It is our mortality that makes us appreciate being alive and when put with the belief that there is no afterlife that appreciation increases.
It is living a fulfilling and stimulating life that makes us appreciate life, death puts an arbitrary limitation on how long that can last.
That might make you further appreciate the life you live, but it is the transcience of that ability that gives it any meaning.
If it is only that which makes us appreciate life why do poor people who have no prospects of living a stimulating life cower from someone pointing a gun at them? To me it is the fragility of life that makes you appreciate that you're alive at all.
"Arbitary"??
Now, why would I, at the age of 30 want to willfully end that experience? There are things I want to do, things I want to see, people I want to help who might be struggling with this "life". In other words, there are things I want to experience.
My point is that you might feel the same way when you are 90 and on your deathbed, especially if we ignore any age related deterioration of your capacity to enjoy life. (since "getting a new body" is a common idea about the afterlife)

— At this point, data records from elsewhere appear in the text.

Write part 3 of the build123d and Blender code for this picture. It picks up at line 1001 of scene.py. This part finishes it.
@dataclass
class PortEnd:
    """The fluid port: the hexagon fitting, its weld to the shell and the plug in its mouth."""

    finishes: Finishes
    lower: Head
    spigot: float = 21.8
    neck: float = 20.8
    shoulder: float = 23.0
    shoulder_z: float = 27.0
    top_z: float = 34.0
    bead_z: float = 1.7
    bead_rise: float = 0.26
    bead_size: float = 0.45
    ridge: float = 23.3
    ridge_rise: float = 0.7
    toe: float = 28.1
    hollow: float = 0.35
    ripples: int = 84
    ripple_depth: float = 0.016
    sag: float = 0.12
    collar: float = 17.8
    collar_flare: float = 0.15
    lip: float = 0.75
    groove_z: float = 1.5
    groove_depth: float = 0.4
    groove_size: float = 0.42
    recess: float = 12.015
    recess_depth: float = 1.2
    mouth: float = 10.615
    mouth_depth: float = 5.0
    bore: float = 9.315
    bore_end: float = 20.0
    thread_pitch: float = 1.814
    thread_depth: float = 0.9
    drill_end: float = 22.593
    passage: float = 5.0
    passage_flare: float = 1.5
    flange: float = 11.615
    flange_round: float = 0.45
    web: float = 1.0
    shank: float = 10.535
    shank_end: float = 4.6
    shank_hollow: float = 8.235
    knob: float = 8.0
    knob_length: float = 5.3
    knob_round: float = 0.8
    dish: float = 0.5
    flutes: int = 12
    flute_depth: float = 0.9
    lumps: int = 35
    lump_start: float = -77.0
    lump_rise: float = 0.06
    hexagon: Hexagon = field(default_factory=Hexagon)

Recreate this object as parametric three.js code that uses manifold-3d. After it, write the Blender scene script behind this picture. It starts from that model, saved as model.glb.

I'm quite confident that you won't think that the impeding end to you and your experiences will be a good thing because it made your life better.
Of course you might, but there is a big difference between dying at 30 and dying at 90. I'm at a loss as to why we ignore any age related deterioration. It is this deterioration that is part of the universe we live in. Entropy always marches on. If, for some reason, I decide to have a deathbed conversion of sorts and wish there was an afterlife, I'll be disgusted with myself. It would run counter to pretty much everything I believe and practice (my experiences) now. It would make my life, this life, utterly, utterly pointless. It would be wishful thinking and grasping at pseudoscientific bull that I despise. But it wouldn't change the fact that my life is about to end. What I believe in the last 5 minutes of my life can't alter my life in any way.
Honestly, I'm willing to be convinced that there is an afterlife if the evidence is provided but I do not actually want it to be true. I don't want there to be a God or an afterlife. I don't want the universe to work like that. If it is I'll accept it, but it will completely alter the way everybody thinks about life for the very reason that we/the universe/whatever will have removed the concept of death.
And, "enjoy reruns of Sex and the City for an eternity". Man, you might possibly have just made Hell a real place for me. 
That was my intention. 
My point was that arguments about boredom in a very long or eternal life assumes that you will stay the same.
It is like saying that a drawback of heaven will be that we will get so many children that we soon won't be able to remember even a fraction of them. This is a poor argument because heaven doesn't necessitate the existence of sexual reproduction,a lust for sex or a desire to have children.
One could make the argument that a continuation of your life necessitates that these aspects of your personality must stay the same, but I don't see how these kinds of chances would put an end to you as a person more than behavior modifying drugs does.
In an eternal afterlife it wouldn't matter if you stayed the same or not. Eternity is forever. Everything you do you would do again and again and again and again.......
You could do anything you could possibly think of and a whole lot more you possibly couldn't and you still wouldn't be anywhere near the end of it if you did it over and over and over again. In eternity the beginning is as close to the end as the middle is. There is no frame of reference.
A "very very long" time wouldn't even be noticed by someone/thing experiencing eternity btw.
Sure it would.
10 minutes of euphoric bliss is 10 minutes of euphoric bliss.
Three days of extreme torture will be about as unbearable no matter what fraction you expect that these three days will be of your remaining time alive.
Experiencing the moment will always exist and how enjoyable this experience is will always be a primary force in driving our current mood. Reasoning about the past and the future is a sort of metacognition that matter, but it is more of an added layer than the foundation for our experiences and the resulting mood.
I'm not saying you wouldn't be aware of it while you are doing it, just that in the overarching narrative of eternity it wouldn't even be a blip on the landscape. You could be tortured for a billion years and to you, an eternal being, would forget that it happened at all.
We really don't have any notion whatsoever as to how we'd deal with eternity, but I'm pretty sure that the reasoning and emotions we think with in a
finite time frame would be next to useless.
“The world is so exquisite with so much love and moral depth, that there is no reason to deceive ourselves with pretty stories for which there's little good evidence. Far better it seems to me, in our vulnerability, is to look death in the eye and to be grateful every day for the brief but magnificent opportunity that life provides.”
― Carl Sagan
To me it doesn't seem as if he is saying that "looking death in the eye" is what makes him see so much love in the world or appreciate the opportunities that life has.
I read it more as "the fact that this awesome life will end still leave us with some awesome life".
I don't know where you're pulling that last bit from. I read it as that it is because it is fleeting that it is precious.
OK then try this:
“You have to give up! you have to give up!
You have to realize that someday you will die,
Until you know that, you are useless!”